With the advent of an international distribution system for petroleum after World War II, low-temperature devolatilization of coal rapidly declined, and many such plants were shutdown. When the oil shortages of the 1970's appeared, increased interest in such processes reappeared, but now with the utilization of modern fluidized bed technology, which featured high sweep gas rates, small particle sizes and allowed rapid heating of high-volatile coals resulting in improved yields of coal tars. However, in Germany, Yugoslavia and England plants using the Lurgi-Ruhrgas processes were built from the late 1960's on. Here a screw-mixer is combined with a fluidized bed using recycle char mixed with the feed coal.
In the United States the development of synfuel processes occurred during the decade of the 1970's. The COED process used a series of fluidized beds to stepwise carbonize caking coals at higher and higher temperatures. The Clean Coke method utilized a fluidized bed devolatilizer, while an entrained bed reactor for flash devolatilization was employed by Occidental.
Currently the only known commercial low-temperature plants are in England, South Africa and India.
In the United States most recent development concentrated on high temperature, high pressure processes designed to produce maximum yields of liquid and gaseous products; however, economic concerns have not been favorable for commercial exploitation. Currently mild gasification plants are not competitive with petroleum in the United States, but England does have two operating facilities producing "smokeless fuel". Such processes produce char that is too weak and friable to support deep beds needed for blast furnaces; thus, using low-temperature char for coke production is not feasible. Yet, from an economic viewpoint, any char produced must be marketable.
By 1963 the Lurgi-Ruhrgas process had been modified to use lignite fines in Yugoslavia, and for producing char fines from high-volatile bituminous coal by briquetting in Germany in 1975 and England in 1977. However, coal tars from this process produced by flash devolatilization have been of poor quality consisting of heavy, highly aromatic components with high melting points. Further, the high dust content has been an additional problem.

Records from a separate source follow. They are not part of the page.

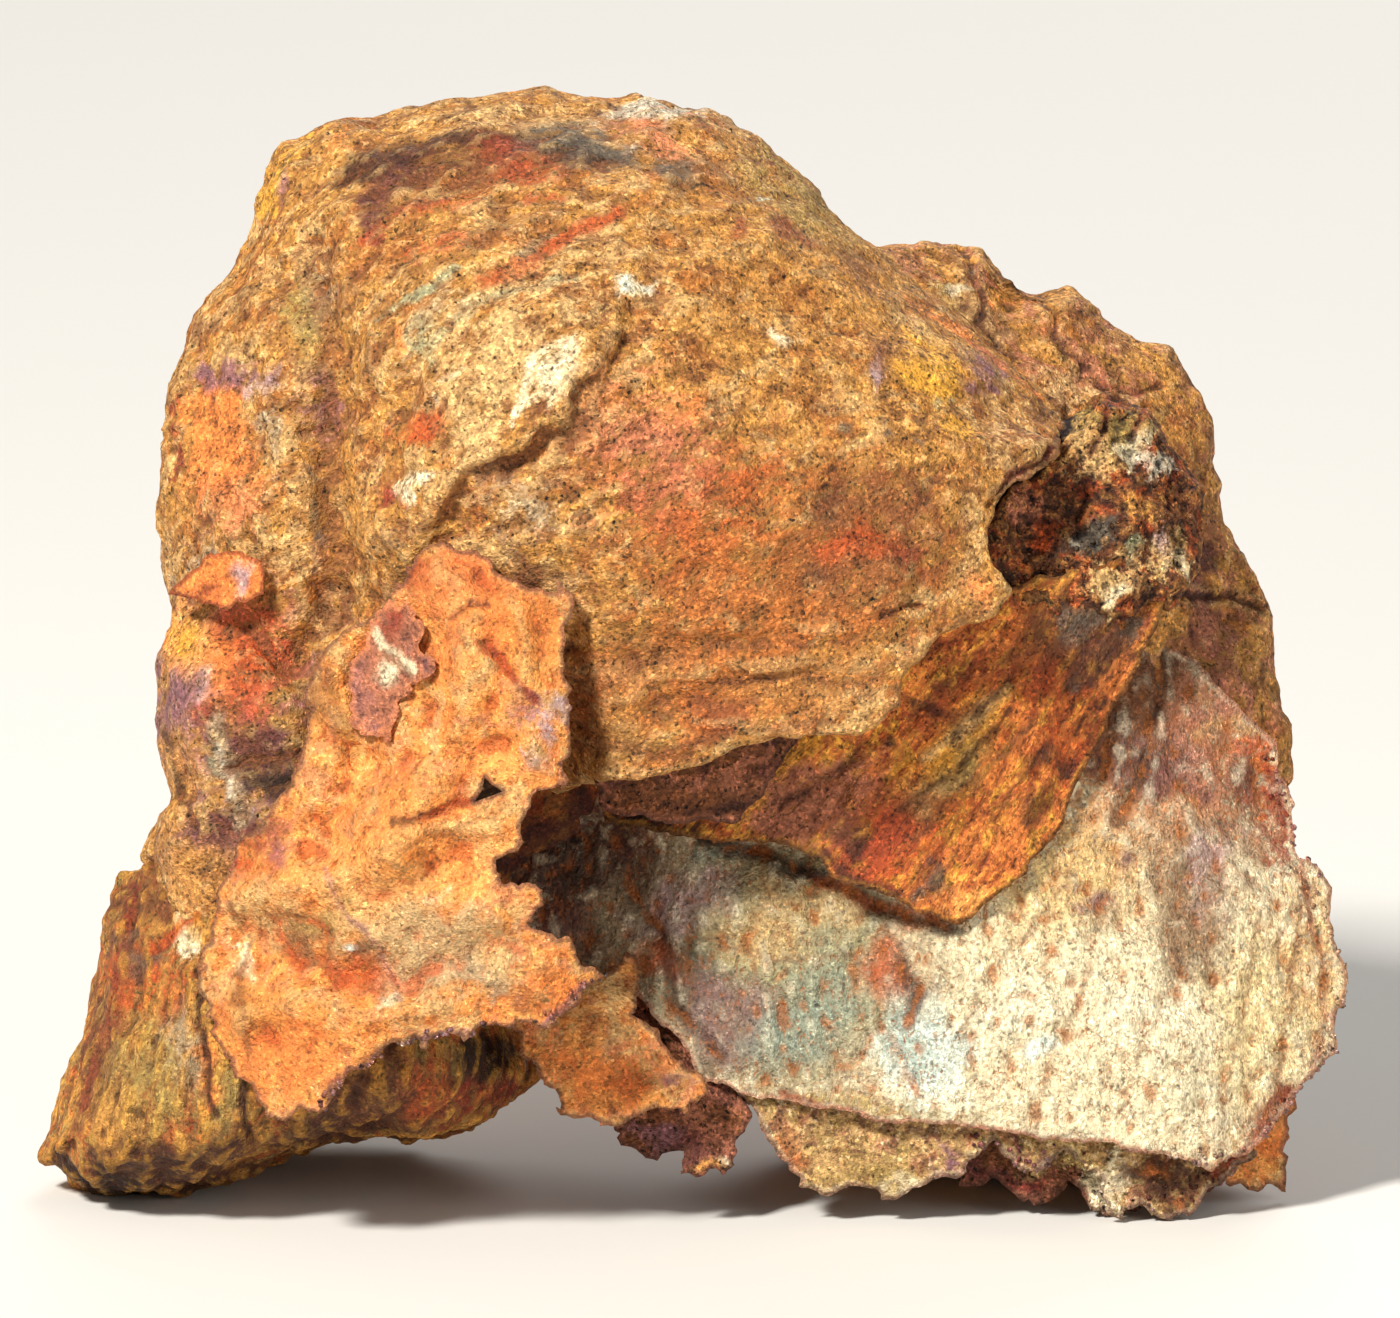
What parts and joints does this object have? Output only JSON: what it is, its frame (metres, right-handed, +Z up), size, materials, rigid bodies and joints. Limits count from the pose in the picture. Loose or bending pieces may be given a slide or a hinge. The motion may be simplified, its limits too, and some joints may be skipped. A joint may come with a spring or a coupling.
{
  "type": "native copper specimen",
  "caption": "Standing mass of crumpled native copper leaves with an ochre crust, thin torn rims and a pocket in front, resting on small flat spots.",
  "frame": {"origin": "on the ground, in the middle of the mass's width and depth", "axes": "+X to the right along the show face, +Y from the show face to the back, +Z up"},
  "size_m": [0.1308, 0.0736, 0.1092],
  "materials": {
    "crusted_copper": "sandy ochre crust over copper, tarnished red to violet, with bright metal where it is thin"
  },
  "bodies": {
    "root": {"native_copper": "crusted_copper"}
  },
  "joints": []
}
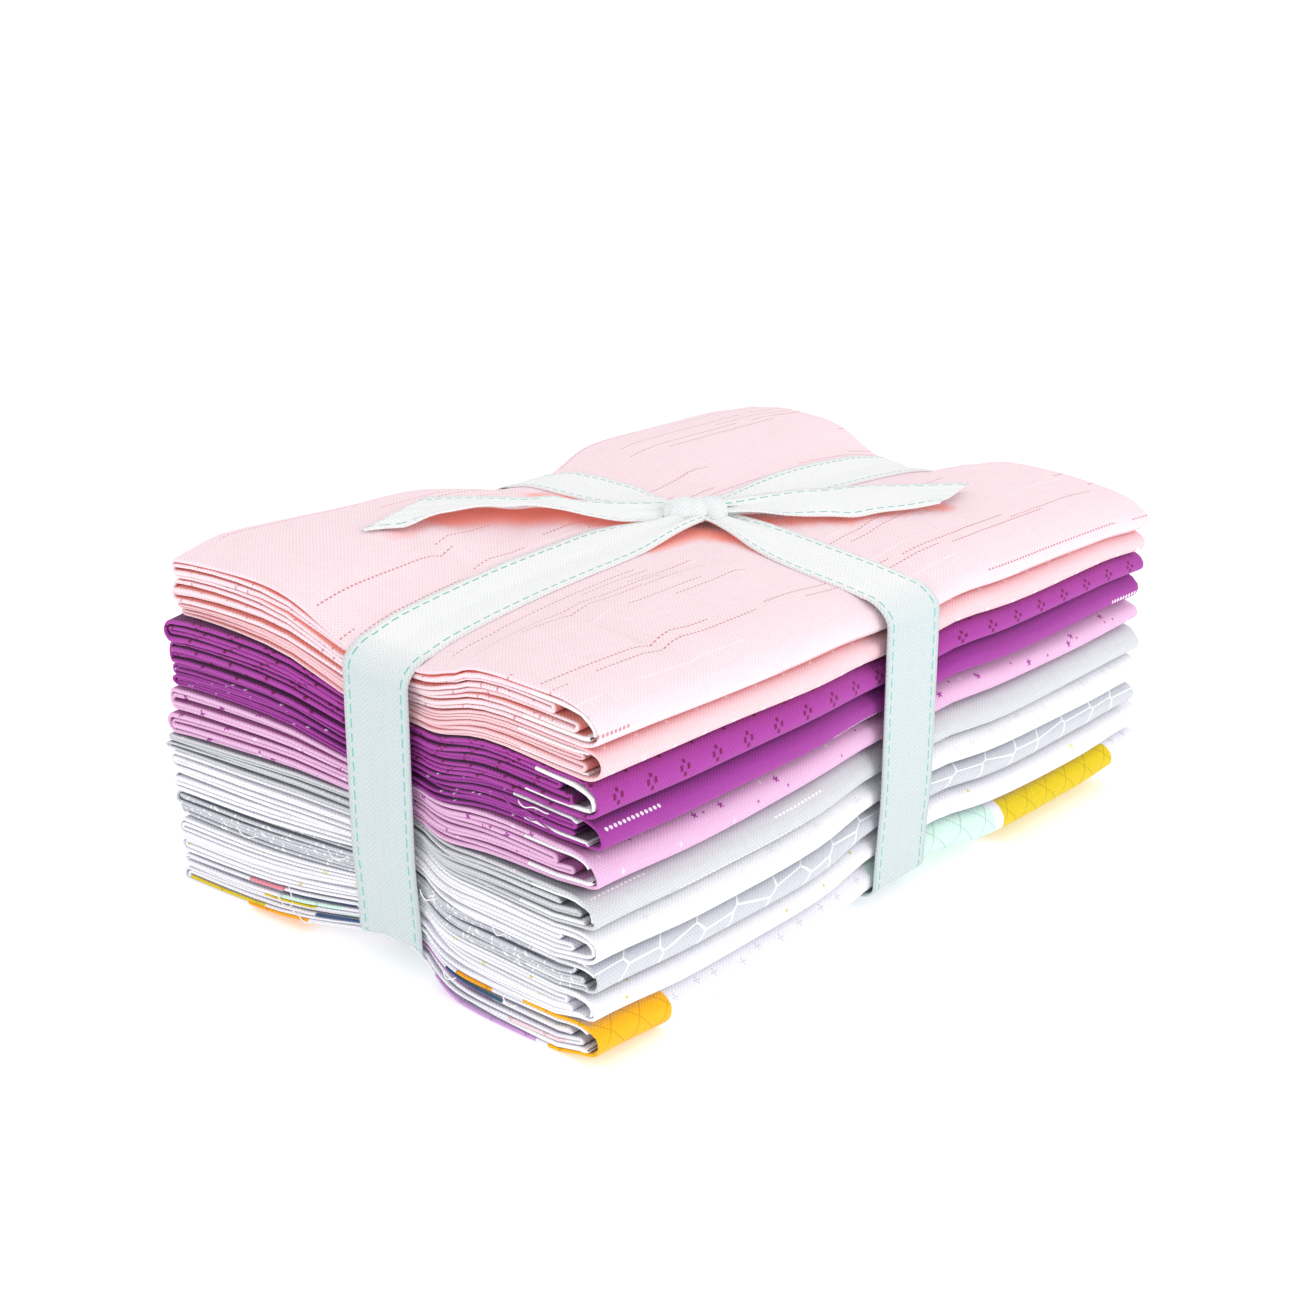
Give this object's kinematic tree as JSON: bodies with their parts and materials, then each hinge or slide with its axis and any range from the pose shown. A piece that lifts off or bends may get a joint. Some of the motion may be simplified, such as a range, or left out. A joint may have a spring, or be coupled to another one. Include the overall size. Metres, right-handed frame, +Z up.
{
  "type": "tied stack of folded cotton fabric",
  "caption": "Stack of folded cotton fabric cuts, tied crosswise with a flat ribbon that is knotted on top and leaves two free ends.",
  "frame": {"origin": "middle of the stack in plan, on the surface that it rests on", "axes": "+X along the folded cloths, from their open ends to the ends away from the viewer; +Y across them, away from the large folds; +Z up through the knot"},
  "size_m": [0.2308, 0.1484, 0.0966],
  "materials": {
    "cotton_pink": "matt printed plain-weave cotton",
    "cotton_blush": "matt printed plain-weave cotton",
    "cotton_diamond_purple": "matt printed plain-weave cotton",
    "cotton_dotted_purple": "matt printed plain-weave cotton",
    "cotton_lilac": "matt printed plain-weave cotton",
    "cotton_dash_grey": "matt printed plain-weave cotton",
    "cotton_white": "matt printed plain-weave cotton",
    "cotton_net_grey": "matt printed plain-weave cotton",
    "cotton_flecked": "matt printed plain-weave cotton",
    "cotton_spotted": "matt printed plain-weave cotton",
    "ribbon_twill": "matt herringbone twill tape with a dashed line along each edge"
  },
  "bodies": {
    "root": {"cloth_pink": "cotton_pink", "cloth_blush": "cotton_blush", "cloth_diamond_purple": "cotton_diamond_purple", "cloth_dotted_purple": "cotton_dotted_purple", "cloth_lilac": "cotton_lilac", "cloth_dash_grey": "cotton_dash_grey", "cloth_white": "cotton_white", "cloth_net_grey": "cotton_net_grey", "cloth_flecked": "cotton_flecked", "cloth_spotted": "cotton_spotted", "ribbon": "ribbon_twill"}
  },
  "joints": []
}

Prior art United States patents covering the above mentioned concepts include:
______________________________________ U.S. Pat. No. Inventor Year ______________________________________ 2,639,263 Leffer 1953 2,773,018 Parry 1956 3,076,751 Minet 1963 3,394,463 Futer 1968 3,562,115 Dunlop 1971 3,574,065 Eddinger 1971 3,663,421 Parr 1972 3,951,856 Repik 1976 4,069,024 Fernandes 1978 4,326,857 Kato 1982 4,344,821 Angelo 1982 4,501,551 Riess 1985 4,512,777 Wild 1985 ______________________________________
Referring to the above list, Leffer discloses an early conventional fluidized bed to "distill" solid hydrocarbonaceous material. Parry discloses an externally heated conventional fluidized bed lignite system for its drying, preheating and devolatilization. Minet discloses a conventional fluidized bed system using steam and a temperature below 840.degree. F., or 449.degree. C., with recycle solids to avoid agglomeration. Futer discloses a nonfluidizing system of horizonal stair-step moving beds designed to effectively heat the material. Dunlop discloses a carbonization retort heated by a surrounding conventional fluidized bed. Eddinger discloses a series of increasing temperature conventional coal fluidized beds, using recycled gas and recycled char, obtaining a separation of liquid products that is recovered from each fluidizing stage. Parr discloses a series of concatenated slanting trays each holding fluidized particles to produce an upper retort section and a lower combustion section containing a plurality of sidestreams. Repik discloses a high oxygen content conventional coal fluidized bed to produce first non-agglomerative char, then activated carbon. Fernandes discloses a fixed high-sulfur coal bed to produce "clean" low-Btu gas using steam. Kato uses a simple inclined fluidized bed using hydrogen to react with coal under high pressure to produce high-Btu gas. Angelo discloses a rotating drum retort using steam to make activated carbon from coal. Riess discloses a conventional fluidized bed method of coal drying to obtain a better coal product. Wild discloses a method of treating synthesis gas under high pressure to separate aqueous and hydrocarbon streams.
The present invention, like many of the above, is designed to process coal. However, as will be shown subsequently, it uses inclined fluidized beds, not conventional fluidized ones at normal pressures, but recycled inert gases to produce selected products by proper use of selective temperature and heating rate controls.